I don’t want to go into details because I sincerely hope this story is going to make it to Family Story Hour. Let’s just say we do what healthy young people will do when they are a little lonely and a little needy, and more than a little liquored up. We stop long enough to feed my dog, after all, and to make sandwiches for ourselves. She leaves early in the morning because she has to go home to prepare for work. We have exchanged neither vows, of course, nor phone numbers but it’s a small town and I have told her in what academic department I work at the university; and she knows where I live, obviously. She also knows the scar high on my left thigh. I wake up with a hangover, naturally. I get up for a remedial cup of coffee. Then, I take a shower, hot, cold, hot. When I re-enter my room to put on my clothes, I vaguely detect that something is a little bit off. Then, it hits me: The tusks necklace is not hanging from its nail above the bed. I look inside the bed and turn back the sheets. I look under the bed. Nothing! I have to face the obvious: The girl with the flared skirt has stolen my necklace.

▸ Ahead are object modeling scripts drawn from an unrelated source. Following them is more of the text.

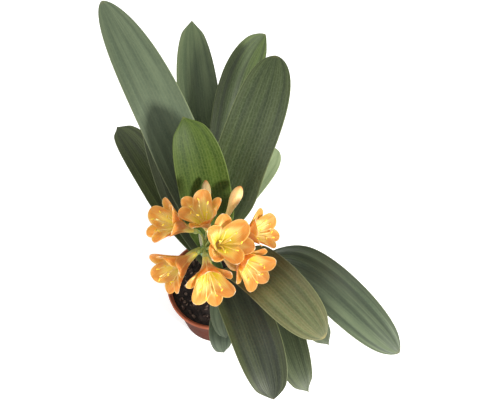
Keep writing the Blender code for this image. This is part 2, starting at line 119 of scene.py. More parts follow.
# A leaf, in millimetres and degrees: its fan and rank, the height where it leaves the foot and
# its way there, reach, azimuth and height of the tip, the way it ends, the pull of both ends on
# the arch as shares of the chord, width, roll, fold and bluntness of the tip
Leaf = namedtuple("Leaf", "fan rank exit_z leave_az leave_climb reach tip_az tip_z end_az "
                          "end_climb start_pull end_pull width roll fold blunt")
LEAVES = {
    "leaf_01": Leaf(FAN_BACK, 0, 160, 96, 82, 113, 97, 375, 111, 42, 0.49, 0.30, 64, 0, 7, 4.4),
    "leaf_02": Leaf(FAN_BACK, 1, 155, 62, 70, 223, 61, 360, 71, 5, 0.41, 0.36, 70, 0, 8, 4.4),
    "leaf_03": Leaf(FAN_BACK, 2, 150, 107, 74, 290, 109.5, 400, 115, 19, 0.45, 0.44, 66, 0, 9, 3.0),
    "leaf_04": Leaf(FAN_BACK, 3, 142, 58, 58, 277, 68, 323, 42, 2, 0.40, 0.33, 62, 34, 16, 3.2),
    "leaf_05": Leaf(FAN_BACK, 4, 137, 82, 52, 298, 88, 314, 86, 4, 0.48, 0.41, 57, 12, 9, 3.0),
    "leaf_06": Leaf(FAN_BACK, 5, 132, 129, 54, 234, 105, 232, 103, -12, 0.44, 0.34, 50, 0, 8, 3.2),
    "leaf_07": Leaf(FAN_BACK, 6, 127, 134, 45, 242, 117, 201, 125, -19, 0.41, 0.34, 53, 0, 8, 3.4),
    "leaf_08": Leaf(FAN_BACK, 7, 114, 75, 36, 184, 55, 207, 54, -7, 0.40, 0.34, 54, 0, 8, 4.0),
    "leaf_09": Leaf(FAN_FRONT, 0, 150, -15, 78, 188, -51, 288, -51, -20, 0.52, 0.38, 62, 6, 7, 4.8),
    "leaf_10": Leaf(FAN_FRONT, 1, 145, -72, 83, 200, -74, 216, -85, -50, 0.41, 0.31, 60, 6, 8, 4.2),
    "leaf_11": Leaf(FAN_FRONT, 2, 128, 8, 49, 264, -40, 272, -45, -22, 0.50, 0.46, 56, 10, 8, 4.2),
    "leaf_12": Leaf(FAN_FRONT, 3, 124, -112, 53, 95, -85, 163, -73, -47, 0.47, 0.38, 30, 6, 6, 3.6),
    "leaf_13": Leaf(FAN_FRONT, 4, 121, -20, 42, 211, -62, 204, -54, -39, 0.48, 0.29, 50, 0, 8, 3.0),
    "leaf_14": Leaf(FAN_FRONT, 5, 117, -25, 41, 185, -43, 184, -59, -23, 0.47, 0.44, 45, 0, 8, 3.0),
    "leaf_15": Leaf(FAN_FRONT, 6, 113, -108, 33, 102, -88, 122, -67, -58, 0.54, 0.39, 34, 0, 6, 3.4),
}

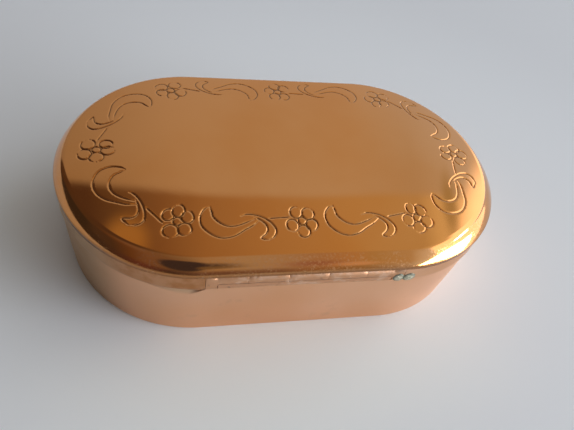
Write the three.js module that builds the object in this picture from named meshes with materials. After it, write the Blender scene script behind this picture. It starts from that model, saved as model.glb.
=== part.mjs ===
// Oval copper snuff box: a soldered sheet body and a domed lid on a flush hinge of five knuckles.
// Millimetres, +Z up. The origin lies on the table under the middle of the box, +X runs along
// the box, and the hinge fills the straight side at -Y.

import * as THREE from 'three';
import { mergeVertices } from 'three/addons/utils/BufferGeometryUtils.js';

// Outline of the lid, seen from above: two straight sides and two half-round ends
const lidLength = 84;
const lidWidth = 49.2;

// Body
const baseThickness = 0.8;
const baseEdgeRadius = 0.6;
const wallThickness = 0.7;
const wallTop = 15.05; // height of the line where lid and body part
const wallInsetTop = 0.3; // the wall stands in from the lid's outline by this much at its top
const wallInsetFoot = 1.05; // and by this much at its foot

// Inner bezel, the lip that the closed lid slips over
const bezelThickness = 0.6;
const bezelRise = 1.2; // above the wall
const bezelDepth = 2.2; // below the top of the wall
const bezelLeadIn = 0.2;
const bezelStart = 45; // degrees round each end, from the hinge side

// Lid
const rimHeight = 3.4;
const rimThickness = 0.7;
const rimReveal = 0.1; // the plate stands proud of the rim by this much
const plateThickness = 0.8;
const plateEdge = 1.05; // upright edge of the plate, above the rim
const shoulderReach = 2.0; // rounded shoulder, measured inwards
const shoulderRise = 1.8; // rounded shoulder, measured upwards
const shoulderRoundness = 1.25; // exponent of its curve: 1 is a flat bevel and 2 a quarter ellipse
const domeRise = 2.0; // from the outline to the middle of the plate

// Hinge
const knuckleCount = 5; // the lid has the odd ones, counted from the left, and the body the even ones
const barrelRadius = 1.5;
const axisInset = 1.6; // the hinge axis lies behind the lid's outline by this much
const boreClearance = 0.1;
const pinRadius = 0.6;
const pinShortfall = 0.2; // the pin ends this far inside each end of the barrel
const knuckleGap = 0.15;
const rimEndGap = 0.2; // between the end of the barrel and the end of the rim
const bearerGap = 0.12; // between the barrel and the channels that carry it
const bearerThickness = 0.65;
const bearerMouth = 5; // degrees that each channel stops short of the level of the axis
const bodyBearerFlange = 2.0;
const lidBearerFlange = 0.9;
const bodyBearerSetback = 2.2; // the body's channel stops short of the barrel's ends

// Relief filed in the top of the wall at both ends of the hinge, where the lid's rim swings down
const reliefClearance = 0.3;
const reliefRunIn = 2.9; // its length under the end knuckle
const reliefFlat = 2.1; // its length at full depth, from the end of the straight side
const reliefRunOut = 7.5; // its fade-out

// Solder tack at the right end of the hinge, cracked between the end knuckle and the rim
const tackThickness = 0.25;
const tackHeight = 1.7;
const tackKnuckleLength = 1.7;
const tackRimLength = 2.2;
const tackCrack = 0.1; // from each half of the tack to the gap beside the barrel
const tackGap = 0.04; // solder line under the tack
const tackRaise = 0.1; // its middle lies above the hinge axis by this much

const solderGap = 0.05; // solder line between pieces that lie side by side

// Facets
const endSteps = 36;
const shoulderSteps = 5;
const domeSteps = 7;
const edgeSteps = 3;
const barrelSides = 24;
const pinSides = 16;
const reliefSteps = 4;
const channelSteps = 10;
const tackRings = 3;
const tackSides = 16;

// Sizes that follow from the ones above
const endRadius = lidWidth / 2;
const straightHalf = (lidLength - lidWidth) / 2;
const rimTop = wallTop + rimHeight;
const shoulderFoot = rimTop + plateEdge;
const axisY = axisInset - endRadius;
const axisZ = wallTop + rimHeight / 2;
const hingeHalf = straightHalf - rimEndGap;
const boreRadius = pinRadius + boreClearance;
const channelRadius = barrelRadius + bearerGap;
const rimSwing = Math.hypot(axisInset - rimReveal, rimHeight / 2) - rimHeight / 2;
const reliefDepth = rimSwing + reliefClearance;
const quarterTurn = Math.PI / 2;

const polished = { color: 0xc98247, metalness: 1, roughness: 0.18 };
const satin = { color: 0xc08767, metalness: 1, roughness: 0.42 };
const dull = { color: 0xa9765a, metalness: 1, roughness: 0.55 };
const wire = { color: 0xb08d57, metalness: 1, roughness: 0.35 };
const solder = { color: 0x9aa39b, metalness: 0.8, roughness: 0.6 };

// Stops of the lid's outline, each with its outward normal, counter-clockwise seen from above:
// the hinge side, the right end, the far side and the left end.
function outline(sideStops) {
  const stops = sideStops.map((x) => ({ x, y: -endRadius, nx: 0, ny: -1 }));
  stops.push(...endStops(1));
  for (const x of [...sideStops].reverse()) stops.push({ x, y: endRadius, nx: 0, ny: 1 });
  stops.push(...endStops(-1));
  return stops;
}

function endStops(side) {
  const stops = [];
  for (let i = 1; i < endSteps; i++) {
    const turn = (i / endSteps) * Math.PI;
    const nx = side * Math.sin(turn);
    const ny = -side * Math.cos(turn);
    stops.push({ x: side * straightHalf + endRadius * nx, y: endRadius * ny, nx, ny });
  }
  return stops;
}

// The same outline from a stop in the right end round the far side to the left end, left open
// towards the hinge. `start` is in degrees from the hinge side.
function openOutline(start) {
  const first = Math.round((start / 180) * endSteps);
  const stops = outline([-straightHalf, straightHalf]);
  const kept = stops.slice(1 + first, stops.length - first + 1);
  return first === 0 ? [...kept, stops[0]] : kept;
}

// Carries a profile round the stops. A profile point is [inset from the outline, height], and
// the profile runs up its outer side. An open profile starts and ends on the middle line.
function carry(stops, profileAt, { closedPath = true, closedProfile = true } = {}) {
  const rows = stops.map((stop) =>
    profileAt(stop).map(([inset, z]) => [stop.x - stop.nx * inset, stop.y - stop.ny * inset, z]),
  );
  const width = rows[0].length;
  const triangles = [];
  const lastRow = closedPath ? rows.length : rows.length - 1;
  const lastColumn = closedProfile ? width : width - 1;
  for (let i = 0; i < lastRow; i++) {
    const a = i * width;
    const b = ((i + 1) % rows.length) * width;
    for (let j = 0; j < lastColumn; j++) {
      const k = (j + 1) % width;
      triangles.push([a + j, b + j, b + k], [a + j, b + k, a + k]);
    }
  }
  if (!closedPath) {
    const end = (rows.length - 1) * width;
    const flat = profileAt(stops[0]).map(([inset, z]) => new THREE.Vector2(-inset, z));
    for (const [i, j, k] of THREE.ShapeUtils.triangulateShape(flat, [])) {
      triangles.push([i, j, k], [end + k, end + j, end + i]);
    }
  }
  return closedGeometry(rows.flat(), triangles);
}

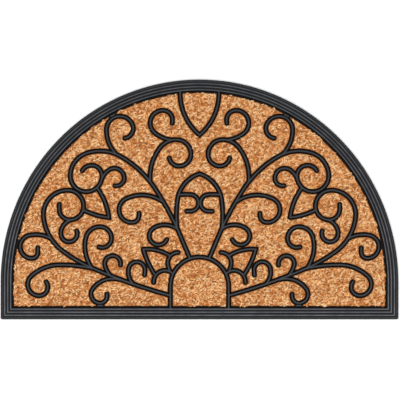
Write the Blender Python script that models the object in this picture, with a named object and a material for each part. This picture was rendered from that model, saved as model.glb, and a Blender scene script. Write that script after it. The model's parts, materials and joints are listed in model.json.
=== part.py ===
"""Half-round doormat: a coir panel held in one moulded rubber frame of border and scrollwork.

Run it with blender --background --python part.py, or from Blender's text editor. Metres, +Z up.
The origin is on the ground under the middle of the mat, and +Y points away from the straight edge.
The pattern is symmetric, so its tables give the right half in millimetres, with x measured out
from the centre line and y up from the straight edge. Headings and clock angles are in degrees,
counter-clockwise from +X.
"""
from collections import namedtuple
from math import acos, atan2, ceil, cos, hypot, pi, radians, sin

import bmesh
import bpy

MM = 0.001

# The mat's outline: straight sides, and half an ellipse on top of them.
MAT_WIDTH = 750.0
SIDE_HEIGHT = 69.5
CROWN_HEIGHT = 382.5
MAT_DEPTH = SIDE_HEIGHT + CROWN_HEIGHT

# The border: four moulded beads side by side, then a sunk flange that the coir butts against.
BORDER_WIDTH = 24.2
BORDER_TOP = 10.5
BEAD_COUNT = 4
FIRST_BEAD = 1.9
BEAD_PITCH = 5.77
BEAD_CROWN = 2.4
BEAD_FOOT = 4.8
GROOVE_FLOOR = 8.6
FLANGE_TOP = 6.2

# The ribs of the scrollwork, a trapezoid in section, each lying in a channel pressed in the coir.
RIB_FOOT = 7.8
RIB_CROWN = 3.6
RIB_BOTTOM = 5.9
RIB_TOP = 10.2
CLEARANCE = 0.3

# The coir: its cut edge butts on the border, and its pile ends at this height.
COIR_TOP = 9.0

# How far a straight segment may stray from the curve that it stands for.
CHORD_ERROR = 0.42
OUTLINE_ERROR = 0.25
TIP_ANGLES = (45, 76)

# The arch in the middle of the straight edge: two posts and a half circle.
ARCH_RADIUS = 55.0
ARCH_SPRING = 62.5
ARCH_FOOT = 20.0

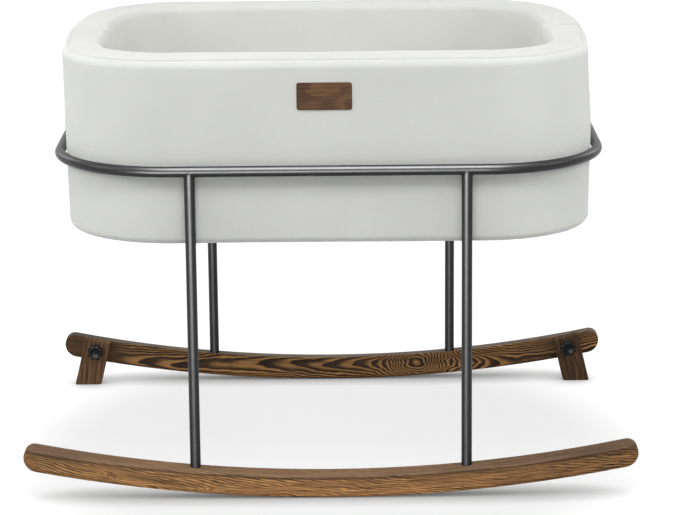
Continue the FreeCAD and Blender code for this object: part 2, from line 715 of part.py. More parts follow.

The Hawaiian hog tusks have become a trophy for the second time. This time, the winner earned it fair and square (unlike me with the original win), if you know what I mean. In any event, I never bumped into the girl again, not at Papa Bear’s, not in any other bar, not at the small downtown, not on campus perchance. Her evil deed done, she has vanished into thin air. I recovered from the loss in the end. Nowadays, there is even a good spot in my heart where I think of her. I imagine that there is a sweet young girl in southern Indiana who received a baroque, primitive necklace made of curved animal teeth from her grandmother who was smiling warmly and knowingly as she handed it to her.